Die Mär jedoch, dass DIE Medien einseitig über die Flüchtlingskrise informieren, taugt vielleicht für Stammtischrunden, mit der Realität haben solche pauschalen Behauptungen wenig zu tun. Das weiß jeder, der Zeitung liest oder Fernsehen schaut. So können AfD-Vertreter in nahezu jeder Talkshow ausführlich ihre Sicht schildern, große Magazine drucken Interviews mit Leuten aus der Parteiführung. Und das ist auch gut so.

Vor einigen Tagen traf sich der AfD-Vize Alexander Gauland mit zwei Journalisten der Frankfurter Allgemeinen Sonntagszeitung (FAS). Gauland, dass muss man wissen, ist selbst ein erfahrener Journalist. Der in Chemnitz geborene Jurist war Herausgeber der Tageszeitung Märkische Allgemeine, im Berliner Tagesspiegel hatte er eine eigene Kolumne. Zu den FAS-Redakteuren soll Gauland nun über den in Berlin geborenen Fußballnationalspieler Jerome Boateng gesagt haben: „Die Leute finden ihn als Fußballspieler gut. Aber sie wollen einen Boateng nicht als Nachbarn haben.“ Eine Anspielung auf die Hautfarbe des Kickers, dessen Vater aus Ghana stammt. Gauland behauptet, die Journalisten hätten den Namen Boateng bewusst ins Spiel gebracht, um der AfD Schaden zuzufügen. Die FAS bestreitet das.

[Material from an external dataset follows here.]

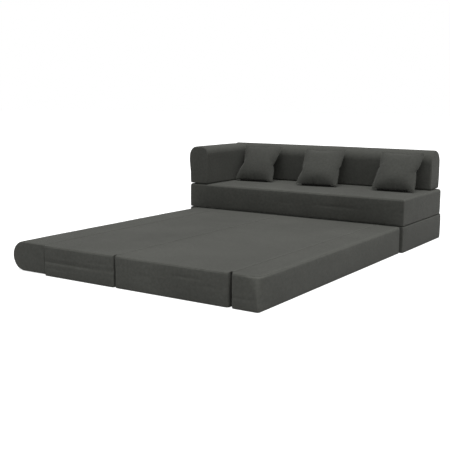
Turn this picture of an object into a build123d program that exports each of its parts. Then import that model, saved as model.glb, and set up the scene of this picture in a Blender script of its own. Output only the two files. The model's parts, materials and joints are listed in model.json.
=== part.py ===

Es ist nicht das erste Mal, dass sich Partei und Presse um Zitate zoffen. Kein Wunder also, dass sich Markus Lanz am Mittwochabend dem Thema widmete. Leider war kein AfD-Vertreter dabei. Dabei hätte man etwa gerne die Sichtweise von Frauke Petry erfahren. Die AfD-Vorsitzende hatte sich bei Boateng für Gaulands Äußerungen entschuldigt. Ob Petrys Bedauern machtpolitischem Kalkül entsprang (Petry liefert sich mit Gauland derzeit einen parteiinternen Streit) oder aus ehrlicher Überzeugung resultierte, das wissen wir also bislang nicht.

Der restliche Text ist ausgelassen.